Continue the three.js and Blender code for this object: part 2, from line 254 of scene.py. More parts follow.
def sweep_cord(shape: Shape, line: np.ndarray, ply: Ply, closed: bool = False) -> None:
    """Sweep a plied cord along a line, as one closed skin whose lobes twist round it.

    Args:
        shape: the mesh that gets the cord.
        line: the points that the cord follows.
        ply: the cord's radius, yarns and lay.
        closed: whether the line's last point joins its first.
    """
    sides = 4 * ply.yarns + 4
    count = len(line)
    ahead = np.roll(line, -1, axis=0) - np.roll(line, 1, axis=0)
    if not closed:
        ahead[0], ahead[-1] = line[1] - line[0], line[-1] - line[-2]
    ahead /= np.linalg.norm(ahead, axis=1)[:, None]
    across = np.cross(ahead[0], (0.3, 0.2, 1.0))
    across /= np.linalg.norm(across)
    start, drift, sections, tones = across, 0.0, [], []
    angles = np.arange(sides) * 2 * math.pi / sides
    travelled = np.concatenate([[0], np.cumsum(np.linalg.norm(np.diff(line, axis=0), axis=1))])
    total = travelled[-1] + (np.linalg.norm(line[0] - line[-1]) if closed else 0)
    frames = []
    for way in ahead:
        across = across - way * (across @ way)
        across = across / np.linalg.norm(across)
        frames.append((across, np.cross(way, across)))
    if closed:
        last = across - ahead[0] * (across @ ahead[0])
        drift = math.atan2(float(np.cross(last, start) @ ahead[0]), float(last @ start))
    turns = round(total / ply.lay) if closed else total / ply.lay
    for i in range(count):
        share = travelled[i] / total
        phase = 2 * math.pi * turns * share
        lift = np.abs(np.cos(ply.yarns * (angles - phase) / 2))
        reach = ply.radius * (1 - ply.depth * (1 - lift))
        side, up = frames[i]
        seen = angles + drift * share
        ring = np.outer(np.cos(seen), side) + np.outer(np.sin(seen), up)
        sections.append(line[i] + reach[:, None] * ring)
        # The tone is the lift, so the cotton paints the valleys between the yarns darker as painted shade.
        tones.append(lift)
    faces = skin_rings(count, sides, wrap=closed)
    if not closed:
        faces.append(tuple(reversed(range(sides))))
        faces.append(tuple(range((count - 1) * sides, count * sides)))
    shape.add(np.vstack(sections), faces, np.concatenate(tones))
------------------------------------
_What the exercise asks:_
Beginning at the top of the data, extract each line through the line containing "twist round it." and return those lines exactly, with nothing added.

_Solution to the exercise:_
Continue the three.js and Blender code for this object: part 2, from line 254 of scene.py. More parts follow.
def sweep_cord(shape: Shape, line: np.ndarray, ply: Ply, closed: bool = False) -> None:
    """Sweep a plied cord along a line, as one closed skin whose lobes twist round it.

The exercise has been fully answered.